According to them, ‘Ultra Violet provides a place to explore and understand the ways in which young women in India are challenging, negotiating and transforming unequal power struc–tures. It is also a space to celebrate women’s histories, wisdom, creativity, laughter and love for life.’ (http://youngfeminists.word press.com for interested readers).

The feisty young women make it very clear that theirs is a feminist blog and not ‘just another space for women.’ ‘Feminism is a much misunderstood and maligned word,’ they explain. ‘Over the years, its true meaning — the advocacy of women’s rights on the grounds of sexual equality — has been distorted and defiled by many. This blog is both a reclaiming of the term and a clarification of what it means to us, today.’
The fact that women coming of age in the new millennium wish to reclaim feminism and make it their own is, I think, a fairly clear sign that it is alive, kicking and, more importantly, evolving. It certainly contradicts the common assumption that young women have no time or use for feminism.

A surprisingly significant number directly and effectively challenge the popular notion that feminism is passé. Many more – including those who may not specifically identify themselves as feminist – make use of the innumerable, innovative ideas and terms introduced to the world by feminist thinkers and activists, not to mention the laws, policies and practices that have come into being thanks to over three decades of feminist activism, both within the country and across the globe. As novelist Shashi Deshpande says, it is heartening that the younger generation is working things out in practice even if the majority lack a real understanding of the movement that has made it all possible.

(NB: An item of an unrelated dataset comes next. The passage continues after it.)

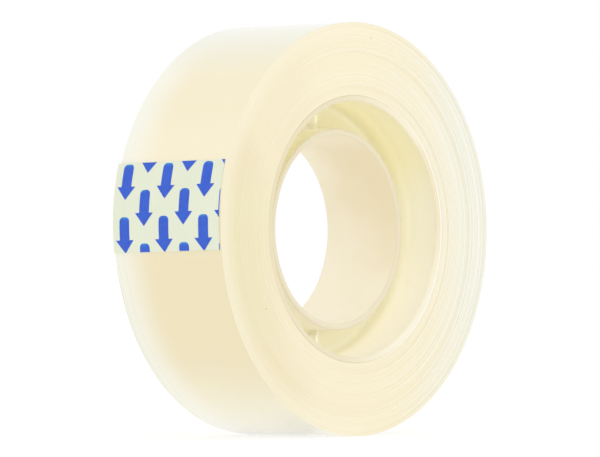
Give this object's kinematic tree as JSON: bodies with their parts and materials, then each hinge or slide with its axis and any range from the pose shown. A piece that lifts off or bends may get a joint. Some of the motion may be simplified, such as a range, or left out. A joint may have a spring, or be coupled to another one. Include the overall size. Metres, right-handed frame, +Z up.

In their introduction to Defending our Dreams... the editors observe, ‘Young women today do face different realities from those faced by previous generations, while at the same time benefiting from the gains of earlier feminist struggles. In this new global order, feminism provides a critical framework, a political lens, through which to analyse and develop visions and strategies for a just world...’

So much for the ‘post-feminist age’ apparently inaugurated by The New York Times magazine in 1982 with a story headlined ‘Voices from the Post-Feminist Generation.’ As American comm–unications professor Susan J. Douglas put it in a 2002 article, the perpetuation of the post-feminism myth requires the constant, consistent manufacturing of consent by a huge and highly successful industry she christened Postfeminism Inc.!
Men constitute another group assumed to be understandably opposed to feminism, especially since popular misrepre–sentations of feminism have traditionally cast the male of the species in stereotypical roles as villains or victims. But a growing constituency of men has obviously seen through the ‘battle of the sexes’ hoax.